Well, that went quickly. Four books in, what, two weeks? Lots of Haruki Murakami. Hear the Wind Sing, Pinball, 1973, and A Wild Sheep Chase were his first three novels. Then, he wrote Hard-Boiled Wonderland and the End of the World and Norwegian Wood before returning to his first series-of-sorts with the novel I just read, Dance Dance Dance. Keep in mind that I’ve read every one of Murakami’s novels published in English. If I was any good at learning other languages, I’d like to learn to read Japanese specifically for his books. (Maybe a goal for 2014?) I love this man.
As I’ve said before, Hard-Boiled Wonderland was the first Murakami novel I ever read. I remember trolling through the fiction shelves at the Urbana Free Library and picking it up off of an end display because I liked the title and the cover. It was a big book, longer than I usually read at the time, but I was intrigued. I loved that book.

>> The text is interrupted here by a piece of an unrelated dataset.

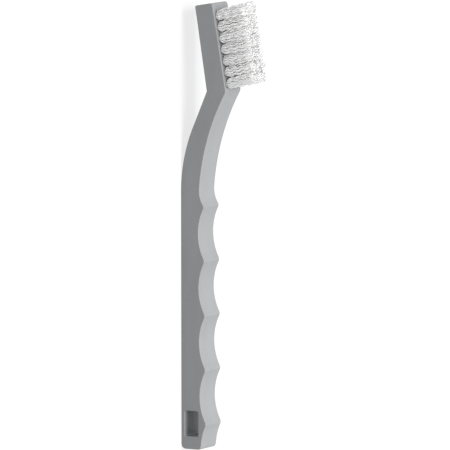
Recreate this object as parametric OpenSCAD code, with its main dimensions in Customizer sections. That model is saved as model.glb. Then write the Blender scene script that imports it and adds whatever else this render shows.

After that, I’m pretty sure, came A Wild Sheep Chase. I read these around 2006, way before I started this blog. I didn’t like it as much, but I was still fascinated by Murakami – I’m pretty sure he was my first entry into magical realism. I didn’t discover Gabriel Garcia Marquez until years later – One Hundred Years of Solitude was my first book of 2011, in fact. I’d never encountered such an interesting blend of fantasy and reality, where fantasy was there but kind of on the fringes.
It’s interesting to see Murakami’s progression from his first book to Dance Dance Dance and beyond. A Wild Sheep Chase seems to be the first book full of traits that easily could help me to identify Murakami from a pile of other authors, like a needle in a haystack. There are the telltale markers like a concentration of cats and wells – and an infatuation with American culture, especially music. The fantasy part usually takes place in another world, of sorts, but crosses over to this one in distinct areas.
That’s what happens in Dance Dance Dance. The (still) unnamed narrator searches for Kiki, his previously unnamed girlfriend who disappeared near the end of A Wild Sheep Chase. He returns to the Dolphin Hotel, where they stayed and met the Sheep Professor, who was the key to finding the special sheep and the Rat in Hokkaido in the previous novel. It’s been razed and rebuilt, and it’s entirely different: it’s huge and modern, with a professional staff. The worn-out, old, dusty Dolphin Hotel is gone. Except sometimes, when the narrator (or his new girlfriend), happen upon a secret space, where the hallway is pitch black except for one room, where the Sheep Man (not the Sheep Professor) keeps watch over the sheep research and holds the narrator’s consciousness together, like a knot. That’s the separate world, more like that of Hard-Boiled Wonderland than A Wild Sheep Chase. The narrator gets a vague understanding of what’s going on, then searches for a way to tie all of it together. Lots of other characters become involved, including the thirteen-year-old daughter of a famous photographer and a bestselling novelist/travel writer suspiciously named Hiraku Makimura. It’s quite a story.
I think the original Japanese covers best illustrate the nature of this book:
So. Where does it fit in with the previous three in this “series”? After rereading all of them, I understand the “Rat Trilogy” label, as the Rat is mentioned all of once in Dance Dance Dance, and only in passing. But the same unnamed man narrates all four – it’s really his story. We see him in college, out in the world for his first time, and when he’s in his mid-thirties. He grows up in these novels in a lot of ways. So should we call it The Unnamed Narrator Tetralogy? I don’t know. I’m sticking to the Rat series here because I’ve already tagged the posts. I’m not sure what to do with it. Really, you don’t need to have read A Wild Sheep Chase to enjoy Dance Dance Dance, though I think I understood more having read it. Hear the Wind Sing and Pinball, 1973 definitely aren’t necessary.
Of these four, Dance Dance Dance is my favorite, and I’ll argue that it’s the best. I can definitely see the progression from A Wild Sheep Chase to Hard-Boiled Wonderland – and how the extremes of the latter might have made him retreat to the more-“normal” Norwegian Wood. Dance Dance Dance seems more of a middle ground (though he doesn’t stay here: Kafka on the Shore and Wind-Up Bird Chronicle are more like Hard-Boiled Wonderland).
So, there you go. I’ve reread the Rat series, as I’ll call it. I’m glad I liked A Wild Sheep Chase more this time around, and I’m glad I wrote about each novel as I read it so maybe they won’t run together in my head. If you haven’t read Murakami, by all means, jump in. Norwegian Wood if you don’t want to go too far from reality or Hard-Boiled Wonderland if you do. Wind-Up Bird Chronicle or 1Q84 if you’re in for a mammoth read. I think Murakami is one of the very best authors out there who’s still alive and writing.